The music definitely embraces the scope of the stages, and goes for a cinematic feel. It complements the action and isn't obtrusive, which is what an action game score should be. The sound effects are just right, and never feel too light or heavy for the amount of damage you're currently doing. And the voice cast does a great job. Peter Cullen here plays the kind of Optimus Prime I wish he'd get to play more often, younger and more action-oriented. He plays well off of Fred Tatasciore's Megatron, trading quips in a way that again feels a lot more like Optimus Prime as I remember him than the wise old man of the films and Transformers Prime. Gregg Berger has returned to Grimlock for the first time since G1, though this version is much different in character than the cartoon Grimlock of the `80s. If anything, he's more like the Marvel Comics incarnation of Grimlock: headstrong, vicious, and chafing at Optimus Prime's authority. Berger plays this all perfectly, so while it's not as nostalgic a performance as Cullen's, it's undeniably a good one.

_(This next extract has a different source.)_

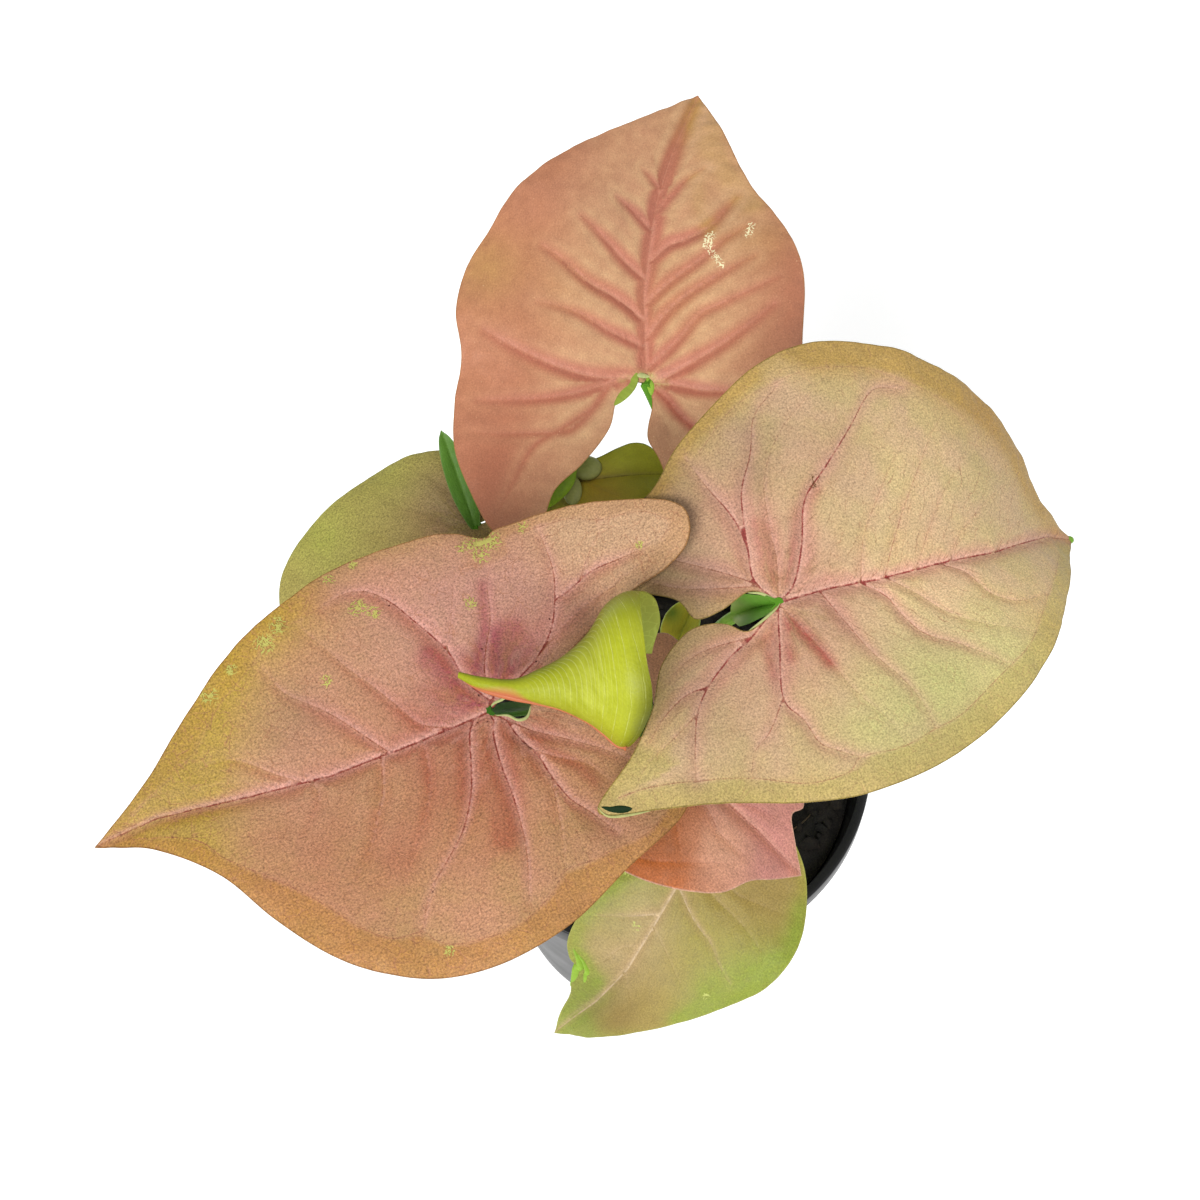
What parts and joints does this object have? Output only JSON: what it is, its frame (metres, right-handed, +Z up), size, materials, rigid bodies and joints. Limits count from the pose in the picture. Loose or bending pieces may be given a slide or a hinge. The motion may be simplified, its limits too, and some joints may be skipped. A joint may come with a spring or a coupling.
{
  "type": "potted syngonium plant",
  "caption": "Young syngonium with pink, tan and green arrow-shaped leaves on slim stalks, growing from a filled round black nursery pot.",
  "frame": {"origin": "centre of the pot's flat base, on the surface that it stands on", "axes": "+Z up, +X to the viewer's right in the picture, +Y away from the viewer"},
  "size_m": [0.2207, 0.2461, 0.2563],
  "materials": {
    "pot": "satin",
    "potting_mix": "matte",
    "leaf_west": "satin",
    "leaf_east": "satin",
    "leaf_north": "satin",
    "leaf_south": "satin",
    "leaf_blush": "satin",
    "leaf_nw": "satin",
    "leaf_back": "satin",
    "leaf_new": "satin",
    "leaf_rolled": "satin"
  },
  "bodies": {
    "root": {"pot": "pot", "potting_mix": "potting_mix", "leaf_west": "leaf_west", "leaf_east": "leaf_east", "leaf_north": "leaf_north", "leaf_south": "leaf_south", "leaf_blush": "leaf_blush", "leaf_nw": "leaf_nw", "leaf_back": "leaf_back", "leaf_new": "leaf_new", "leaf_rolled": "leaf_rolled"}
  },
  "joints": []
}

Transformers: Fall of Cybertron's Campaign Mode is a lot of fun, and improves on War For Cybertron's in nearly every respect. The gameplay is varied and entertaining, showing a willingness to throw the shooter mold out the window if it makes for a better and more fun scene. While no one character or gameplay style outstays its welcome, I find myself wanting to spend more time with some of these characters- especially Grimlock. The presentation shows High Moon Studios' affection for the Transformers world and characters, and every design decision has clearly been made in the service of giving the player an enjoyable trip through that world. The end leaves things open for continuation, and it's my hope that ultimately High Moon has the opportunity to make another game that takes us off of Cybertron and out into the universe. It is an Excellent game, rating a 9/10.